70% U.S. immigration officers face furloughs
About 13,400 employees from the U.S. Citizenship and Immigration Services will be furloughed by August due to a decline in revenue from immigration and visa application fees that help fund the agency, the New York Times reports.
Why it matters: President Trump's administration has implemented many immigration policies that blocked non-Americans from entering the country's borders, separated families and delayed visas, drying up the agency's revenue.
- Administration officials blame the pandemic for a 50% drop in fees from applications since March.
- But, applications to USCIS by U.S. citizens seeking to bring immediate relatives to the U.S. have decreased by almost 30% from 2017 to 2019, according to the Migration Policy Institute.
Driving the news: The Trump administration announced last week it will expand entry bans into the U.S. for foreigners on certain temporary work visas — including high-skilled H-1B visas— through the end of the year.
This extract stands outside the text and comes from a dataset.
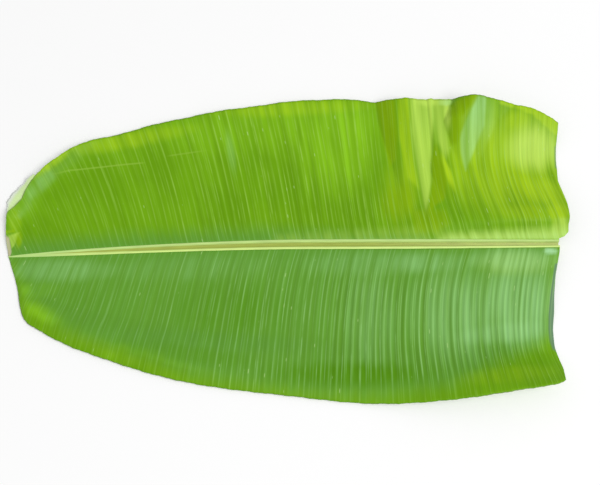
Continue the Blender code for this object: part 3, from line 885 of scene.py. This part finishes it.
# %% The upper side put together
def upper_side():
    leaf = Finish("leaf_upper_green")
    number, out, to_margin = leaf.kept("vein_place")
    along, _, to_crease = leaf.kept("plan_place")
    covers = tone_covers(leaf)
    lined = covers["lined"]
    clouds = leaf.vein_noise(number, out, *CLOUDS)
    streaks = leaf.vein_noise(number, out, *STREAKS)
    bands = leaf.vein_noise(number, out, *BANDS)
    base = toned(leaf, covers, clouds, bands)
    base = streaks_and_fold_light(leaf, base, number, lined, streaks, bands)
    line_colour = leaf.mix(covers["blue"], VEIN_GREEN, VEIN_MINT)
    base = vein_lines(leaf, base, number, out, lined, line_colour)
    base = fine_lines(leaf, base, number, out, lined, line_colour)
    base = flecks(leaf, base, number, out)
    base = fold_line(leaf, base, along, to_crease)
    base = brown_margin(leaf, base, to_margin, clouds)
    raised = leaf.times(leaf.line(number, *VEIN_WIDTH), LINE_RISE)
    leaf.bump(leaf.plus(raised, leaf.times(streaks, STREAK_RISE)), UPPER_BUMP, UPPER_BUMP_DISTANCE)
    return leaf.done(base, leaf.remap(streaks, *UPPER_ROUGHNESS), UPPER_SPECULAR)


upper_finish = upper_side()
print(upper_finish.name, "has", len(upper_finish.node_tree.nodes), "nodes")

# %% [markdown]
# ## The dull underside and the cut edge
# The underside of a banana leaf has a pale bloom of wax and veins that stand out more. The cut edge is pale
# and browns in places as it dries.
#
# Neither is seen from above, so both are kept plain: a noise mixes two greens. They could share the upper
# side's finish, but wax and flesh don't shine like it, so each has one of its own.

# %% The underside and the edge
UNDER_GREEN = (0.230, 0.400, 0.110, 1.0)
UNDER_WAX = (0.380, 0.520, 0.260, 1.0)
UNDER_VEIN = (0.420, 0.560, 0.200, 1.0)
UNDER_CLOUDS = (1.5, 0.5, 0.0, 4.0, 0.6)  # noise along the veins, as above
UNDER_WAX_SHARE, UNDER_LINE, UNDER_ROUGHNESS = (0.35, 0.7), (0.04, 0.16, 0.75), (0.3, 0.7, 0.55, 0.7)
UNDER_SPECULAR, UNDER_BUMP, UNDER_BUMP_DISTANCE = 0.3, 0.5, 0.0006
EDGE_GREEN = (0.420, 0.580, 0.230, 1.0)
EDGE_BROWN = (0.330, 0.380, 0.200, 1.0)
EDGE_NOISE_SCALE, EDGE_NOISE_DETAIL, EDGE_BROWN_SHARE, EDGE_ROUGHNESS = 1.3, 3.0, (0.4, 0.6), 0.6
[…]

By the numbers: The agency has turned to Congress, asking for emergency funds of $1.2 billion. Of the agency’s $4.8 billion budget, 97% comes from fees.
- Both Democrats and Republicans said they want to prevent the furloughs and that it was possible to include additional aid into another coronavirus relief package, per NYT.
What to watch: Russell Vought, the acting White House budget director, told lawmakers the agency’s fee receipts could decrease by more than 60% by Sept. 30, the end of the fiscal year.